Les services de l’eau sont un « acteur majeur » de santé publique. Le professeur émérite de la Sorbonne n’a pas lésiné sur le choix des mots. Il a salué l’initiative d’Eau de Paris et l’existence de son laboratoire spécialisé dans l’étude des virus hydriques. La méthodologie développée par les chercheurs a permis de détecter rapidement la présence du SARS-COV-2 dans les eaux usées.
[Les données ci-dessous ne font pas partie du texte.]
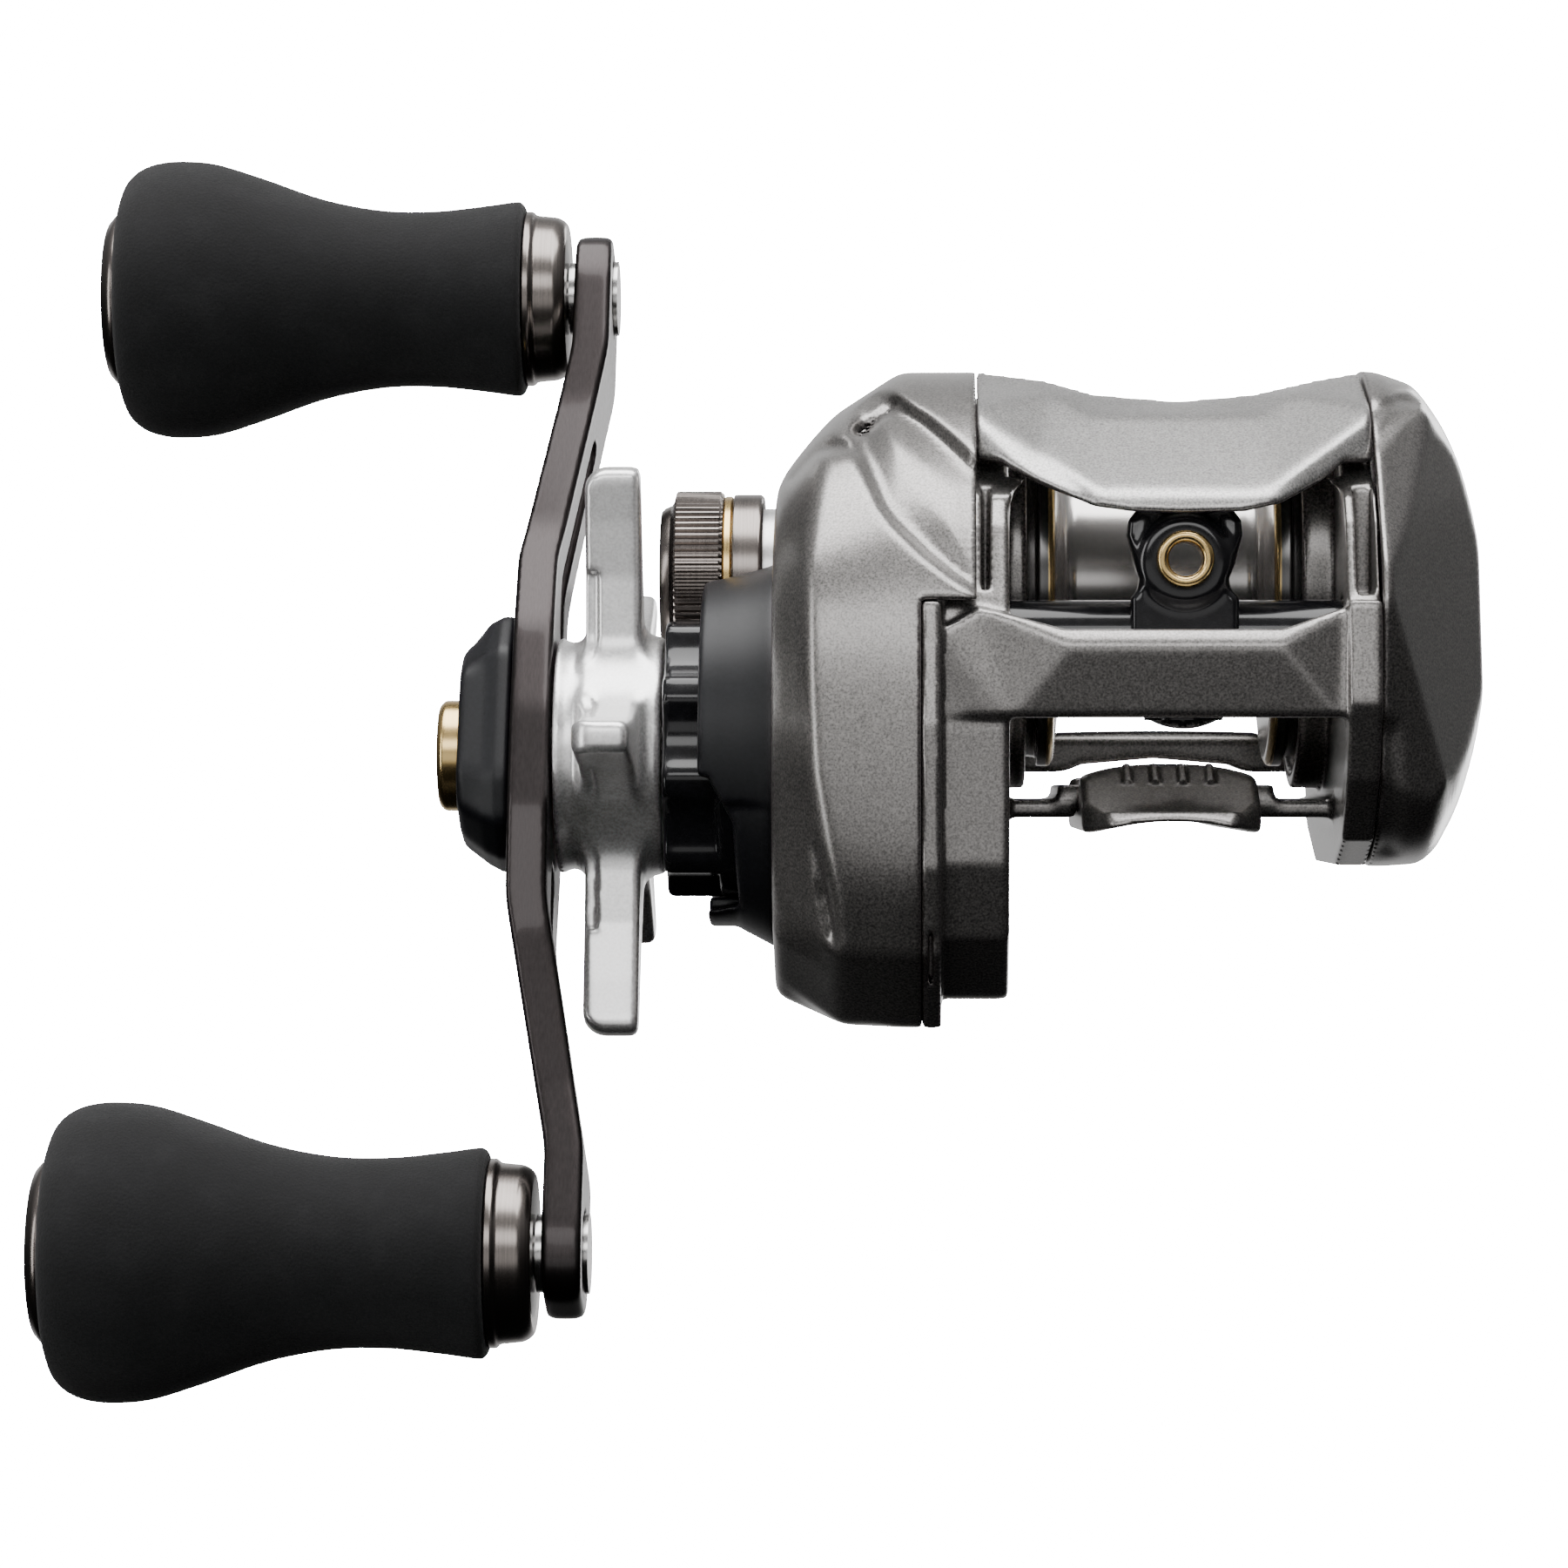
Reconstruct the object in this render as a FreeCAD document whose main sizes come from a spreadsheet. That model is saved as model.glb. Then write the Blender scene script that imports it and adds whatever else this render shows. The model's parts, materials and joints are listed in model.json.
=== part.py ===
import FreeCAD, Part
import math
import os
import re
import Sketcher

# A low-profile baitcasting reel. Millimetres, +Z up, -Y towards the rod tip,
# +X from the handle side to the palm side. The origin is the centre of the
# foot's underside. Every shaft lies along X.

doc = FreeCAD.newDocument("BaitcastReel")
V = FreeCAD.Vector
X_AXIS = V(1, 0, 0)
Y_AXIS = V(0, 1, 0)
Z_AXIS = V(0, 0, 1)

# ---------------------------------------------------------------- dimensions

DIMENSIONS = {
    "drive_y": -2.0,
    "drive_z": 6.8,
    "spool_y": 5.5,
    "spool_z": 22.9,
    "worm_y": -22.0,
    "worm_z": 17.0,
    "gear_face": -34.4,
    "gear_seam": -16.7,
    "frame_step": -21.4,
    "gear_wall_in": -13.9,
    "palm_wall_in": 14.8,
    "palm_seam": 17.7,
    "palm_face": 28.6,
    "seam_height": 19.9,
    "shell_wall": 1.5,
    "tooth_module": 0.5,
    "drive_teeth": 61,
    "pinion_teeth": 10,
    "wind_teeth": 36,
    "idler_teeth": 20,
    "worm_teeth": 18,
    "spool_radius": 17.0,
    "spool_half_width": 11.2,
    "spool_drum_radius": 10.5,
    "arm_reach": 48.0,
    "arm_angle": 26.0,
    "arm_outer": -58.1,
    "arm_thick": 3.7,
    "arm_sweep": 4.1,
    "star_reach": 26.5,
    "star_outer": -51.5,
    "star_thick": 4.6,
    "grip_outer": -97.4,
    "grip_length": 38.5,
    "grip_radius": 13.0,
    "knob_shaft_radius": 2.0,
    "cast_radius": 8.16,
    "eyelet_x": 1.15,
    "eyelet_z": 23.5,
    "eyelet_bore": 1.5,
    "foot_length": 60.0,
    "foot_width": 15.4,
    "saddle_rise": 1.05,
    "running_gap": 0.06,
}

sheet = doc.addObject("Spreadsheet::Sheet", "Sizes")
for row, (alias, value) in enumerate(DIMENSIONS.items(), start=1):
    sheet.set(f"A{row}", alias.replace("_", " "))
    sheet.set(f"B{row}", str(value))
    sheet.setAlias(f"B{row}", alias)
doc.recompute()


def size(alias):
    return float(getattr(sheet, alias))


def bound(text):
    """An expression that reads the named cells of the sheet."""
    return re.sub(r"\b([a-z]+(?:_[a-z]+)+)\b", r"Sizes.\1", str(text))


DRIVE = (size("drive_y"), size("drive_z"))
SPOOL = (size("spool_y"), size("spool_z"))
WORM = (size("worm_y"), size("worm_z"))
ARM_ANGLE = math.radians(size("arm_angle"))
GAP = size("running_gap")

# ------------------------------------------------------------ shared makers


def plane(body, role):
    return [item for item in body.Origin.OriginFeatures if item.Role == role][0]


def bind_place(item, centre):
    """Put an object's own X axis on the axis that two expressions name."""
    item.setExpression("Placement.Base.y", bound(centre[0]))
    item.setExpression("Placement.Base.z", bound(centre[1]))


AT_DRIVE = ("drive_y", "drive_z")
AT_SPOOL = ("spool_y", "spool_z")
AT_WORM = ("worm_y", "worm_z")
AT_KNOB = {
    "upper": (
        "drive_y + arm_reach * sin(arm_angle)",
        "drive_z + arm_reach * cos(arm_angle)",
    ),
    "lower": (
        "drive_y - arm_reach * sin(arm_angle)",
        "drive_z - arm_reach * cos(arm_angle)",
    ),
}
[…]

Les services de l’eau ont donc un rôle primordial par leur capacité de veille et suivi de l’épidémie, le virus étant présent dans les sels avant même l’apparition des premiers symptômes. L’eau en elle même est un indicateur très précieux sur lequel il faut se pencher consciencieusement afin d’anticiper la propagation d’un nouveau virus. Des études rétrospectives pourraient également être menées afin d’analyser la circulation du SARS-COV-2 en aval. Cela nécessite d’étudier la faisabilité technique d’une telle étude qui impliquerait la création de banques d’eau afin de conserver les échantillons prélevés.
Autant de pistes prometteuses pour les acteurs de la gestion publique qui pourront mutualiser leurs approches, techniques et expertises. Une action commune à mener en faveur de la recherche publique.